U.S.-Turkish military cooperation in Syria remains intact despite a diplomatic dispute that has brought bilateral relations to their lowest point in years, the Pentagon insisted Monday.
The Trump administration and the government of Turkish President Recep Tayyip Erdogan have been at odds over policy on Iran, Syria, Russia and the case of an American pastor detained by the Ankara government, a detention that led to unprecedented U.S. sanctions late last week on two top figures in the Erdogan government.
The two NATO allies have clashed most directly over Turkish fears of growing power by U.S.-allied Kurdish forces in Syria. Despite tensions elsewhere in the relationship, plans for joint U.S.-Turkish operations in the northern Syrian town of Manbij to avoid a direct confrontation are still on track, Col. Rob Manning, a Pentagon spokesman, said Monday. “Our military-to-military relationship [with Turkey] is something that we remain committed to,” he said.
The meeting last week between Gen. Curtis M. Scaparrotti, head of U.S. European Command, and Gen. Yasar Guler, Turkish chief of general staff, was evidence of that commitment, Col. Manning said, even as the two governments were feuding on multiple other fronts.
Roughly 200 Turkish troops are deployed in and around Manbij, with more forces expected, after a Turkish incursion this year designed to push back Kurdish forces along Turkey’s southern borders. Ankara claims the Syrian Kurds have links to a violent Kurdish separatist movement inside Turkey that has long battled the central government.

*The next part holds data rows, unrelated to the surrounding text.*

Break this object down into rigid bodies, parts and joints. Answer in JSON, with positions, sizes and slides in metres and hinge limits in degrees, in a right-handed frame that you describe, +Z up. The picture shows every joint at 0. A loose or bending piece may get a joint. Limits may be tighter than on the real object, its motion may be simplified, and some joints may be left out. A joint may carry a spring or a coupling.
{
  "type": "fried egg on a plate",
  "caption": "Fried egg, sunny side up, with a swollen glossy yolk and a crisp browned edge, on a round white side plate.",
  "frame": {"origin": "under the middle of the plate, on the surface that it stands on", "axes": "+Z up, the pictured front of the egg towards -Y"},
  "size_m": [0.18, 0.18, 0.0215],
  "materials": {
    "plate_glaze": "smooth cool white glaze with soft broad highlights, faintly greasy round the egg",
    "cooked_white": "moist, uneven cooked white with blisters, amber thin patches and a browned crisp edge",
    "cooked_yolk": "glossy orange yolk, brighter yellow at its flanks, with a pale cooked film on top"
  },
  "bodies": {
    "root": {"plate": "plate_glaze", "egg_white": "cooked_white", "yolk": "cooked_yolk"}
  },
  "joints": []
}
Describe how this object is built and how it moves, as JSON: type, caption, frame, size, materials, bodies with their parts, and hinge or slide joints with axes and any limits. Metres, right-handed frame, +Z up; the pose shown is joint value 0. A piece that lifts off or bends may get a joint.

Approximately 2,000 American troops are stationed in the city and elsewhere across Syria, according to Pentagon figures, with a mission to flush out the last remnants of Islamic State in the area.
U.S. forces recently sent in deliveries of weapons and equipment, so Turkish units could begin training with the U.S. materiel. Pentagon officials estimate the training period to last four to six weeks, after which joint operations can begin.
Forces from both countries are carrying out independent operations in the city. U.S. troops are focused on clearing Islamic State resistance, and Turkish troops are targeting Kurdish People’s Protection Units, or YPG, and their Syrian affiliate, Syrian Democratic Union Party (PYD).
Turkey has labeled the groups as terrorist organizations, but both are critical elements of the Syrian Democratic Forces, the U.S.-backed confederation of Arab and Kurdish paramilitaries that flushed Islamic State from its Syrian capital of Raqqa last year.
There were concerns that the military-to-military cooperation could be undercut by the fight between Washington and Ankara over the detention of North Carolina-born evangelical pastor Andrew Brunson, who has been in Turkish custody for 18 months on terrorism charges because of suspected ties to U.S.-based cleric Fethullah Gulen and the outlawed Kurdistan Workers’ Party, or PKK. Mr. Erdogan and his supporters claim Mr. Gulen was responsible for coordinating a failed military coup in 2016.
On a separate front, the Turkish lira fell to a record low against the dollar Monday. Analysts said the slide was partly a result of the Trump administration’s announcement Friday that it was reconsidering Turkey’s duty-free access to the U.S. market, a move that could hurt more than $1.5 billion in Turkish exports. Turkey was one of a number of countries hit with U.S. steel and aluminum tariffs and responded with retaliatory tariffs of its own on select U.S. goods.
Mr. Erdogan fired back Saturday by telling members of his ruling Justice and Development Party (AKP) that Washington would suffer the consequences.
“Those who think that they can make Turkey take a step back by resorting to threatening language and absurd sanctions show that they do not know the Turkish nation,” he told an AKP rally in Antalya.